Para ser possivel uma recuperação completa a dor deve ser esquecida. É muito dificil não lembrar pessoas que lhe estão associadas, desde bombeiros a médicos, passando por todos que deram carinho e respeito em situações traumáticas. Mas o tempo dá todos os dias uma sensação de afastamento e já longe está a lembrança de locais e de esforços feitos para além das forças. Aos poucos adquiri-se o controlo do cotidiano e o coração vai pulsando de acordo com as leis da vida. Há medo muitas vezes, pois não é fácil estar tão perto da morte. Nesse momento não existiu temor, mas uma paz profunda, entregue, como estava, a todos que me salvaram. E à Vida que me deu mais tempo para cumprir o que falta, devo agradecer este espaço até ao regresso a Casa.

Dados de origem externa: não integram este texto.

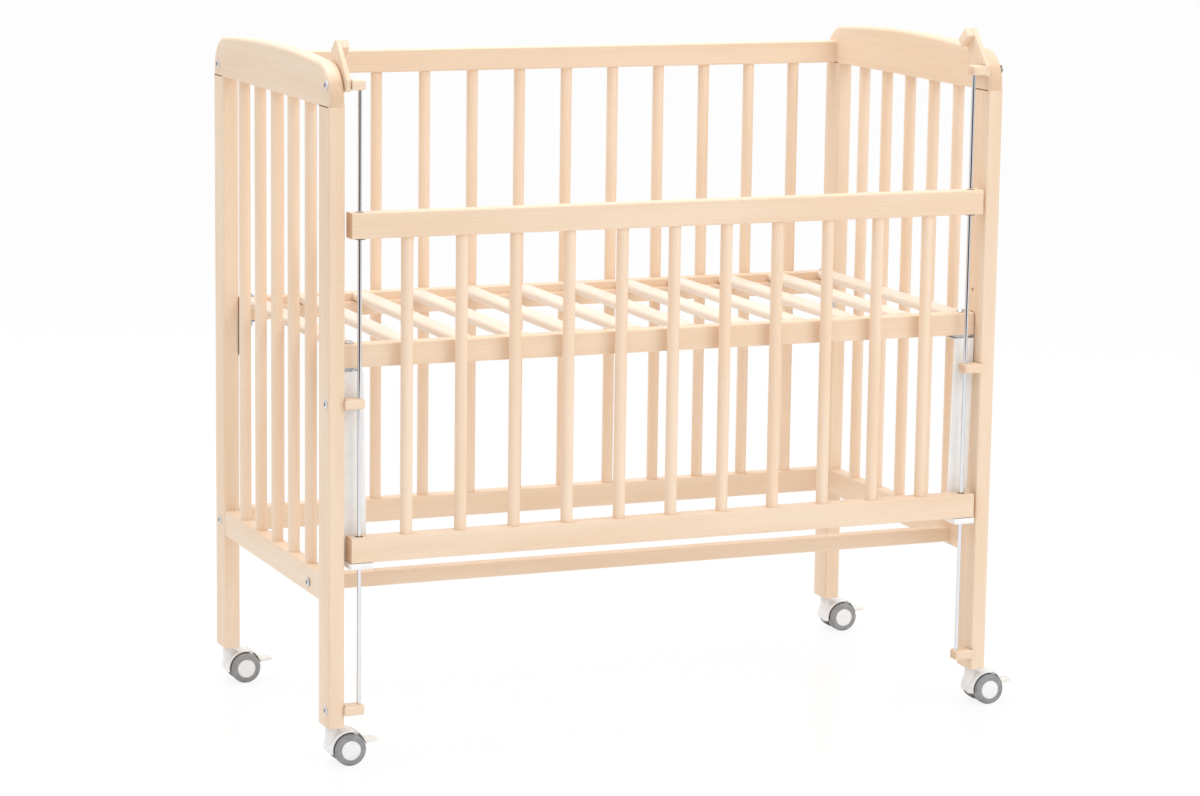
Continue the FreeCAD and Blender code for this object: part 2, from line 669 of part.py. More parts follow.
def frame_dowels():
    """Two dowels on each post's top and two at each end of the low rails."""
    pieces = []
    for _, sign in SIDES:
        x = "%spost_x" % sign
        for row in "-+":
            for side in "-+":
                y = "%spost_y %s dowel_apart / 2" % (row, side)
                pieces.append(rod("z", "dowel_r", "dowel_long", x, y, "post_top - dowel_long / 2"))
                z = "end_rail_low + (end_rail_high %s low_dowel_apart) / 2" % side
                y = "%sinner_y - dowel_long / 2" % row
                pieces.append(rod("y", "dowel_r", "dowel_long", x, y, z))
    node(group(pieces), "frame_dowels")


# ---------------------------------------------------------------- rails between the ends

def joined_rail(name, half, thick, high, passed):
    """A rail held by a bolt at each end, which has passed a post or rail, and barrel nuts from below."""
    owner = rail(name, "x", half, thick, high)
    for end in "-+":
        sketch = drawing(owner, "x", "%s(%s)" % (end, half))
        disc(sketch, "0", "(%s) / 2" % high, "bolt_bore_r")
        sunk(owner, sketch, "bolt_long - %s + peg_room" % passed)
    sketch = drawing(owner, "z")
    for end in "-+":
        disc(sketch, "%s((%s) - barrel_back)" % (end, half), "0", "barrel_r + wood_fit")
    depth = "(%s + barrel_long) / 2 + wood_fit" % high
    sunk(owner, sketch, depth)
    return owner


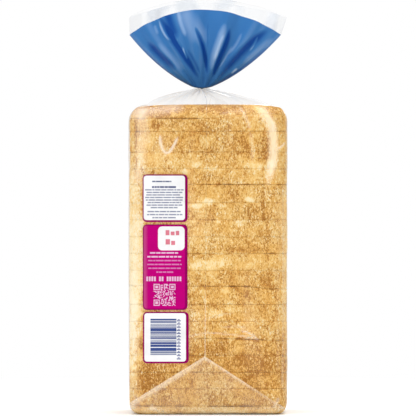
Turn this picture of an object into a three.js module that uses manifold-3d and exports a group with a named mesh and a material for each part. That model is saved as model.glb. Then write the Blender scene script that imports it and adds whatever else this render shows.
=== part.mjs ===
// A sliced sandwich loaf in its clear bread bag, standing on its heel with the gathered neck up.
// The bag is one piece of film: it wraps the loaf, is drawn in to a neck above it, and opens out again
// as a pleated tail. The film clings to the loaf, so bag and loaf are one solid up to the neck, and the
// tail above it is an open, thin-walled bowl. Each joint between two slices shows as a groove.
// Millimetres, +Z up. The origin is the middle of the base. The side seams run up the -Y and +Y faces.
import * as THREE from "three";
import { LoftGeometry } from "three/addons/geometries/LoftGeometry.js";
import { mergeVertices } from "three/addons/utils/BufferGeometryUtils.js";
import Module from "manifold-3d";

const wasm = await Module();
wasm.setup();

// Driving dimensions of the wrapped loaf
const PACK_WIDTH = 130.4;
const PACK_DEPTH = 118;
const PACK_HEIGHT = 255; // base to the top of the uppermost slice
const CORNER_RADIUS = 14; // of the loaf's four upright edges
const EDGE_RADIUS = 8; // of the film where it turns under the base

// The slices, from the base up: a thin heel, a run of even slices, and three squeezed ones
const HEEL_THICKNESS = 7;
const SLICE_THICKNESS = 13.9;
const EVEN_SLICES = 15;
const TOP_SLICES = [17, 10.6];
const GROOVE_DEPTH = 0.9;
const GROOVE_HALF_WIDTH = 1.5;

// The neck, a little to the left of the loaf's middle
const NECK_X = -5;
const NECK_Z = 270.8;
const NECK_HALF_WIDTH = 8.6;
const NECK_HALF_DEPTH = 7.2;
const SHOULDER_CURVE = 0.6; // power of the rise from the loaf's top to the neck: below 1 it is domed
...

Diz o povo que os trevos de quatro folhas dão sorte a quem os possui. Estas ilusões ajudam a viver e dão confiança a quem espera da vida um esforço menor e que tudo que ambiciona seja facilmente obtido. A isso chama-se sorte e se tiver o trevo melhor. E se o povo diz, como se pode contestar. Há também o costume de dizer que a voz do povo é a voz de Deus. Assim é melhor possuir um trevo ou um vaso cheio de trevos e esperar sentado. Talvez por isso a vida aqui tem sido tão dificil, bastando crer que vai melhorar. Para recuperar a saúde não basta querer, é preciso muita força de vontade e também ter dinheiro, necessário ao conforto e amparo que cada doente vai pedindo. Não há trevo que nos acuda, nem há sorte que nos valha. Apenas a sorte de poder olhar a beleza de uma planta rara que se fecha sobre si à tardinha e se abre à luz da manhã. E morre no outono e renasce na primavera. Esta é a mensagem: tudo renasce e tudo pode ser belo .
As árvores cortam a visão do jardim na sua totalidade. Mas como sem elas o jardim não existiria, temos de encantar-nos com os espaços abertos e a beleza que cada um deles contém. Assim ,passeavamos de mãos dadas pelas alamedas circundadas de cores, com o verde da relva a entrar no pensamento, dando à conversa a leveza própria dos momentos felizes. Era um dia de primavera. E, tal como as nossas vidas, resplandecia de luz. Tudo seria eterno até ao inverno. O jardim seria outro naquele local e nós, também diferentes, não voltamos a vê-lo. Ficou esquecida a conversa, o calor das mãos perdeu-se na memória. Nem os nomes são lembrados. Como tudo na vida, o princípio e o fim são novelos sem ponta visível. O jardim ainda tem nome. É o que resta.
No príncipio do sec.XX eram vendidos uns fascículos com o título de "Os serões", que para além de contos de autores conhecidos também ensinavam costura, bordados, etc. Os contos infantis eram acompanhados de desenhos sugestivos, tudo apto ao sono das crianças. Mas um ficou na memória, pelo medo que causava. Chamava-se "Os manos papões", sem figura humana, apenas uns sacos pretos, onde eram mantidos o avô, os netos, o criado, para serem comidos quando os Papões tivessem fome. O conto era lido por uma das tias e acabava assim: "e come-se a criança". Aqui era a sensação de terror, ouvida vezes sem conta, mas sempre pedida, não sei porquê. Essa coleção está hoje na Biblioteca da Câmara Municipal de Èvora, em homenagem ao meu Avô, que ali foi vereador, contrbuindo para o desenvolvimento da cidade. Pela sua raridade ali se manterá, mas Os manos papões serão sempre vivos em mim.